The more complete the scope, the more accurate the quote.

When professional hanging is worth the cost

Not every wall item needs a specialist. If you are hanging one light frame in a spare room and you are comfortable with tools, DIY may be enough. But there are situations where professional installation is clearly worth it.

Heavy mirrors are one example. So are valuable artworks, large statement pieces, tiled or masonry walls, and gallery walls where spacing needs to look intentional rather than approximate. The same goes for anyone who simply does not want the hassle of measuring, patching mistakes, and starting over.
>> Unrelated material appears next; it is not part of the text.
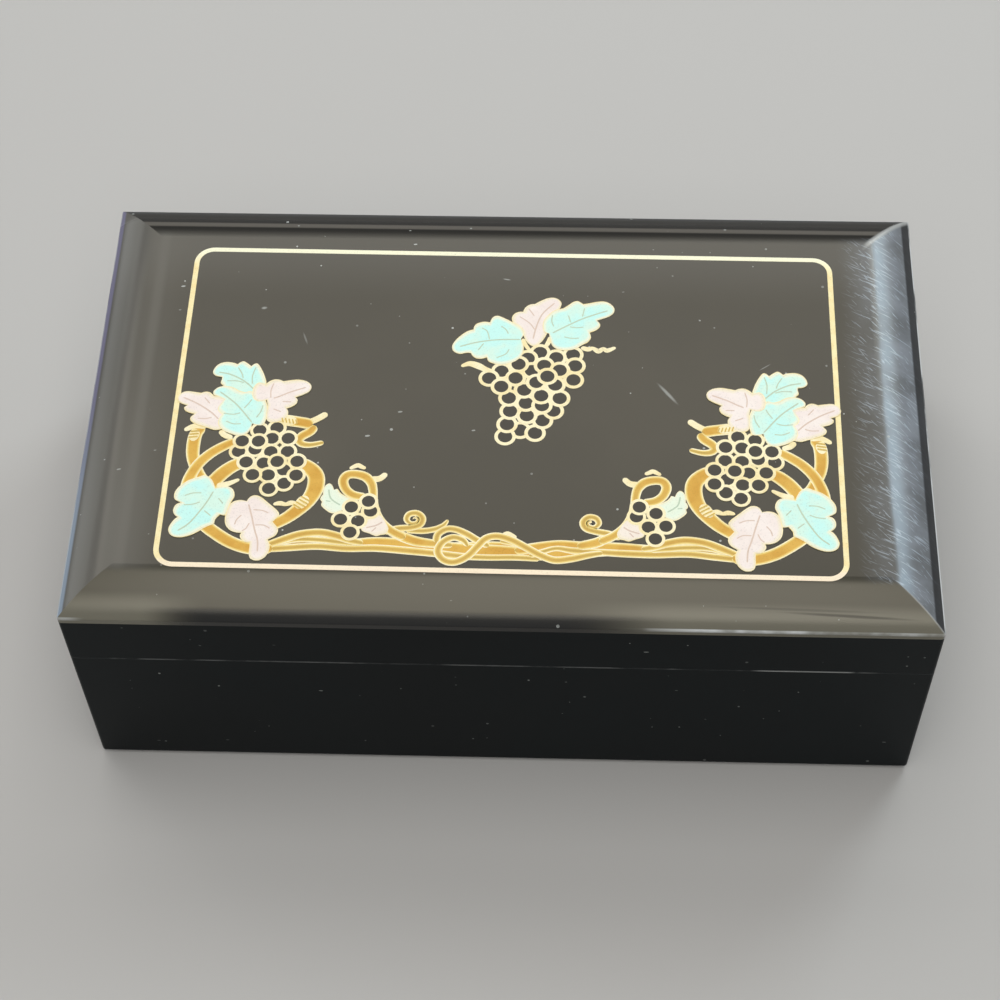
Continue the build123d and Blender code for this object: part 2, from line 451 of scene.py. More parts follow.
@dataclass(frozen=True)
class LidLacquer(Lacquer):
    """The lid's lacquer, with painted reflections and shade by place: a paler front bevel, a scuffed right
    bevel with a painted sheen and scratch haze, painted dark outer rims.
    """

    # Painted reflection: lighter brownish grey over the front bevel, short of its rim.
    front_reflection: Color = srgb(72, 69, 58)
    # Painted reflection: paler grey over the left end and towards the back.
    pale_reflection: Color = srgb(86, 85, 81)
    # Painted reflection: a bluish line along the left rim, paler towards the front, where it is also wear.
    left_rim_reflection: Color = srgb(112, 110, 144)
    left_rim_reflection_front: Color = srgb(146, 164, 184)
    # Painted sheen: the right bevel's reflection of a window, with the haze of its scratches.
    right_sheen_and_haze: Color = srgb(136, 143, 151)
    # Painted highlight along the right bevel's crest.
    crest_highlight: Color = srgb(136, 154, 168)
    # Painted highlight on the front bevel near the rim, at both ends.
    front_highlight: Color = srgb(124, 121, 107)
    # Painted dark reflection over the back bevel.
    back_dark_reflection: Color = srgb(4, 5, 6)
    # The right bevel's hairline scratches: partly real scratches, partly a painted highlight on them.
    scratch_glint: Color = srgb(184, 198, 210)
    # Painted shade: the dark outer rims.
    rim_shade: Color = srgb(9, 16, 25)
    # Painted shade: dark lines in the front bevel's right part.
    shade_line_colour: Color = srgb(8, 9, 8)
    # The outer edge's pale line: partly worn lacquer, partly a painted highlight.
    rim_highlight_and_wear: Color = srgb(222, 226, 226)
    tint: Color = (1.0, 0.93, 0.78, 1.0)

    front_bevel: Fade = Fade(14.5 * MM, 11.6 * MM)
    back_bevel: Fade = Fade(14.5 * MM, 10.875 * MM)
    right_bevel: Fade = Fade(15.08 * MM, 13.05 * MM)
    waves: float = 3.0 * MM
    wave_scale: float = 26.0
    # Beside the right bevel, on the flat, where the painted sheen and the hairlines spread.
    near_right_bevel: Fade = Fade(25.375 * MM, 14.5 * MM)
    near_right_bevel_by_y: Fade = Fade(-20 * MM, 50 * MM, 0.55, 0.65)
    to_right_end: Fade = Fade(15 * MM, 50 * MM)
    to_left_end: Fade = Fade(-78 * MM, -98 * MM)

    # Where the painted reflections and the painted highlight lie on the left end, the front bevel and the
    # back:
    left_paler: Fade = Fade(30 * MM, 12 * MM)
    left_paler_by_y: Fade = Fade(10 * MM, -50 * MM, 0.3, 0.8)
    front_reflection_reach: Fade = Fade(2.4 * MM, 3.6 * MM)
    front_lit: Fade = Fade(7 * MM, 3 * MM)
    light_strength: float = 0.85
    # Painted reflections: pale stripes across the left bevel.
    left_reflection_stripes: tuple[Stripe, ...] = (
        Stripe(9.3 * MM, Fade(3.2 * MM, 0.3 * MM, 0.0, 0.85), srgb(94, 92, 87)),
        Stripe(16.0 * MM, Fade(2.6 * MM, 0.3 * MM, 0.0, 0.4), srgb(94, 92, 87)),
    )
    # Painted reflections towards the back: a paler band, and a pale stripe on the back bevel.
    back_paler: Fade = Fade(40 * MM, 16 * MM, 0.0, 0.5)
    back_reflection_stripe: Stripe = Stripe(9.2 * MM, Fade(1.4 * MM, 0.5 * MM, 0.0, 0.8), srgb(100, 96, 89))

    mist_scale: float = 70.0
    mist: Fade = Fade(0.3, 0.7, 0.45, 1.0)
    beside_strength: float = 0.6
    on_crest: Fade = Fade(8.7 * MM, 12.76 * MM)
    hairlines: tuple[Hairlines, ...] = (
        Hairlines(-27.0, 0.5 * MM, 8 * MM, Fade(0.6, 0.66)),
        Hairlines(-50.0, 0.5 * MM, 5 * MM, Fade(0.61, 0.67)),
    )
    hairline_strength: Fade = Fade(3 * MM, 14.5 * MM, 0.45, 0.9)

    # Painted shade on the outer rims, and the painted bluish line along the left rim:
    rim_strength: float = 0.9
    rim_on_ends: Fade = Fade(3.2 * MM, 2.2 * MM)
    rim_on_right: Fade = Fade(3.2 * MM, 2.5 * MM)
    left_line_width: Fade = Fade(2.0 * MM, 1.2 * MM, 0.0, 0.8)
    left_line_by_y: Fade = Fade(10 * MM, -50 * MM)

    scuffs: tuple[Scuff, ...] = ()
    # Lines of painted shade, drawn as long thin marks.
    shade_lines: tuple[Scuff, ...] = ()
    spot_fade: Fade = Fade(1.0, 0.3)
    # The outer edge's pale line and the lighter mitres: partly wear, partly painted highlight.
    rim_line_scale: float = 60.0
    rim_line_patches: Fade = Fade(0.36, 0.56, 0.15, 1.0)
    rim_line_right: Fade = Fade(30 * MM, 62 * MM)
    rim_line_left: Fade = Fade(-112 * MM, -118 * MM, 0.0, 0.4)
    rim_line_width: Fade = Fade(0.5 * MM, 0.3 * MM)
    rim_line_height: Fade = Fade(77.8 * MM, 78.1 * MM)
    mitre_width: Fade = Fade(0.5 * MM, 0.1 * MM)
    mitre_reach: Fade = Fade(14.5 * MM, 5.8 * MM, 0.0, 0.6)
    back_mitre_width: Fade = Fade(1.7 * MM, 0.2 * MM, 0.0, 0.9)
    back_mitre_by_y: Fade = Fade(0.0, 20 * MM)
    back_mitre_reach: Fade = Fade(15.95 * MM, 13.05 * MM)

    rougher: float = 0.1
    back_roughness: Fade = Fade(9 * MM, 4 * MM, 0.0, 0.5)
    groove_angle: float = -27.0
    groove_scale: tuple[float, float, float] = (110.0, 2600.0, 0.0)
    groove_depth: float = 0.007 * MM

    def places(self, graph: Graph) -> LidPlaces:
        """Reads the places on the lid.

        Args:
            graph: The material.

        Returns:
            The readings.
        """
        x, y = graph.axis("X"), graph.axis("Y")
        front, back = graph.math("ADD", y, self.half_depth), graph.less(self.half_depth, y)
        left, right = graph.math("ADD", x, self.half_width), graph.less(self.half_width, x)
        side = graph.least(left, right)
        on_front = graph.product(graph.math("LESS_THAN", front, side), graph.fade(front, self.front_bevel))
        on_back = graph.product(graph.math("LESS_THAN", back, side), graph.fade(back, self.back_bevel))
        between = graph.less(1.0, graph.largest(on_front, on_back))
        waves = graph.product(graph.noise(self.wave_scale, detail=3.0), self.waves)
        wavy = graph.math("ADD", right, waves)
        near_right_bevel = graph.product(graph.fade(wavy, self.near_right_bevel), graph.fade(y, self.near_right_bevel_by_y))
        return LidPlaces(
            x=x, y=y, front=front, back=back, left=left, right=right,
            rim=graph.least(front, back, side),
            wavy_right=wavy,
            on_front=on_front,
            on_back=on_back,
            on_right=graph.product(graph.fade(wavy, self.right_bevel), between),
            beside_right=graph.product(near_right_bevel, between),
            between=between,
            to_ends=graph.largest(graph.fade(x, self.to_right_end), graph.fade(x, self.to_left_end)),
        )

    def spots(self, graph: Graph, marks: tuple[Scuff, ...]) -> Value:
        """Adds up single marks.

        Args:
            graph: The material.
            marks: The marks.

        Returns:
            The marks' strength, 0 to 1.
        """
        total: Value = 0.0
        for mark in marks:
            place = Vector((mark.x, mark.y, CAD_BOX[1].z))
            spot = graph.turned(mark.angle, (2 / mark.length, 2 / mark.width, 0.0), place)
            reach = graph.node("ShaderNodeVectorMath", {0: spot}, operation="LENGTH").outputs["Value"]
            total = graph.largest(total, graph.fade(reach, replace(self.spot_fade, end=mark.strength)))
        return total

    def scratches(self, graph: Graph, kind: Hairlines) -> Socket:
        """Returns 1 on hairlines of one kind and 0 elsewhere."""
        along = graph.turned(kind.angle, (1 / kind.length, 1 / kind.spacing, 0.0))
        return graph.fade(graph.noise(1.0, vector=along), kind.rareness)

    def lay_stripe(self, graph: Graph, stripe: Stripe, edge: Socket, where: Socket) -> None:
        """Lays a stripe.

        Args:
            graph: The material.
            stripe: The stripe.
            edge: The distance from the stripe's edge.
            where: 1 where the stripe shows, and 0 elsewhere.
        """
        share = graph.fade(graph.gap(edge, stripe.distance), stripe.width)
        graph.lay(graph.product(share, where), stripe.colour)

    def lay_painted_reflections(self, graph: Graph, at: LidPlaces) -> None:
        """Lays the painted reflections of the left end, the front bevel and the back: paler bands, a painted
        highlight, stripes, and the back bevel's painted dark reflection.

        Args:
            graph: The material.
            at: The places on the lid.
        """
        paler = graph.product(graph.fade(at.left, self.left_paler), graph.fade(at.y, self.left_paler_by_y))
        graph.lay(paler, self.pale_reflection)
        front_reflected = graph.product(at.on_front, graph.fade(at.front, self.front_reflection_reach))
        graph.lay(front_reflected, self.front_reflection)
        near = graph.fade(at.front, self.front_lit)
        lit = graph.product(at.on_front, at.to_ends, near, self.light_strength)
        graph.lay(lit, self.front_highlight)
        for stripe in self.left_reflection_stripes:
            self.lay_stripe(graph, stripe, at.left, at.between)
        graph.lay(graph.fade(at.back, self.back_paler), self.pale_reflection)
        graph.lay(at.on_back, self.back_dark_reflection)
        self.lay_stripe(graph, self.back_reflection_stripe, at.back, at.on_back)

    def paint_right_sheen(self, graph: Graph, at: LidPlaces) -> None:
        """Paints the right bevel's sheen, a reflection of a window with the haze of its scratches, and lays
        the painted highlight on its crest and its hairlines.

        Args:
            graph: The material.
            at: The places on the lid.
        """
        mist = graph.fade(graph.noise(self.mist_scale, detail=4.0), self.mist)
        beside = graph.product(at.beside_right, self.beside_strength)
        graph.lay(graph.product(graph.largest(at.on_right, beside), mist), self.right_sheen_and_haze)
        crest_highlight = graph.product(at.on_right, graph.fade(at.wavy_right, self.on_crest), mist)
        graph.lay(crest_highlight, self.crest_highlight)
        lines = graph.largest(*(self.scratches(graph, kind) for kind in self.hairlines))
        strength = graph.fade(at.right, self.hairline_strength)
        marked = graph.product(strength, graph.largest(at.on_right, at.beside_right), lines)
        graph.lay(marked, self.scratch_glint)

    def lay_rims(self, graph: Graph, at: LidPlaces) -> None:
        """Paints shade on the outer rims as dark reflection, and a painted bluish reflection line along the
        left one.

        Args:
            graph: The material.
            at: The places on the lid.
        """
        lit = graph.product(at.to_ends, self.light_strength, at.on_front)
        ends = graph.product(graph.largest(at.on_front, at.on_back), graph.fade(at.rim, self.rim_on_ends))
        dark = graph.largest(ends, graph.fade(at.right, self.rim_on_right))
        graph.lay(graph.product(dark, graph.less(self.rim_strength, lit)), self.rim_shade)
        along_left = graph.product(graph.fade(at.left, self.left_line_width), at.between)
        line_colour = graph.mix(graph.fade(at.y, self.left_line_by_y), self.left_rim_reflection, self.left_rim_reflection_front)
        graph.lay(along_left, line_colour)

    def lay_marks_and_highlights(self, graph: Graph, at: LidPlaces) -> None:
        """Lays dust and single marks and the lines of painted shade, and lightens the mitres and the outer
        edge: partly wear, partly painted highlight.

        Args:
            graph: The material.
            at: The places on the lid.
        """
        marks = graph.largest(self.specks(graph), self.spots(graph, self.scuffs))
        graph.lay(marks, self.dust)
        graph.lay(self.spots(graph, self.shade_lines), self.shade_line_colour)
        # Lighter mitres: partly wear, partly a painted highlight.
        off_mitre = graph.gap(graph.least(at.front, at.back), at.right)
        mitre = graph.largest(
            graph.product(graph.fade(off_mitre, self.mitre_width), graph.fade(at.right, self.mitre_reach)),
            graph.product(
                graph.fade(off_mitre, self.back_mitre_width),
                graph.fade(at.y, self.back_mitre_by_y),
                graph.fade(at.right, self.back_mitre_reach),
            ),
        )
        graph.lay(mitre, self.wear_and_highlight)
        edge = graph.product(
            graph.fade(graph.noise(self.rim_line_scale, detail=4.0), self.rim_line_patches),
            graph.largest(graph.fade(at.x, self.rim_line_right), graph.fade(at.x, self.rim_line_left)),
            graph.fade(at.rim, self.rim_line_width),
            graph.fade(graph.axis("Z"), self.rim_line_height),
        )
        graph.lay(edge, self.rim_highlight_and_wear)

    def paint(self, graph: Graph) -> None:
        """Paints the lid's lacquer."""
        at = self.places(graph)
        graph.colour = graph.mix(self.cloud(graph), self.base, self.haze)
        for layer in (self.lay_painted_reflections, self.paint_right_sheen, self.lay_rims, self.lay_marks_and_highlights):
            layer(graph, at)
        rough = Fade(0.0, 1.0, self.roughness, self.roughness + self.rougher)
        roughness = graph.largest(graph.fade(at.on_right, rough), graph.fade(at.back, self.back_roughness))
        grooves = graph.noise(1.0, vector=graph.turned(self.groove_angle, self.groove_scale))
        normal = graph.bump(graph.product(at.on_right, grooves), self.groove_depth, self.peel(graph))
        graph.surface(Specular_IOR_Level=self.specular, Specular_Tint=self.tint)
        graph.surface(Roughness=roughness, Normal=normal)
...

There is also a time factor. Many people put off hanging art for months because they know it will take longer than expected. A professional visit turns an unfinished room into a completed one in a single appointment.

For clients who want both technical installation and a good visual eye, a specialist service can offer more confidence than a generalist trade. That is a large part of the value.

How to budget without overpaying

The best way to budget is to define the job clearly before requesting a quote. Count the number of items, note approximate dimensions and weights, identify your wall materials, and mention whether you need help with placement. Photos help too, especially for grouped arrangements or difficult spaces.

This gives the installer enough information to quote accurately, and it helps you compare services on a like-for-like basis. A low quote that excludes hardware, layout planning, or heavy-item installation is not necessarily the better deal.

If you are in Sydney and want a specialist approach, HanGsy is the kind of service built for clients who care about secure installation and polished presentation, not just getting something onto the wall. That difference matters most when the piece is important, the placement is visible, or the wall is not forgiving.

A good hanging service should leave you with more than mounted artwork. It should leave you with a room that feels finished, balanced, and easier to enjoy every time you walk in.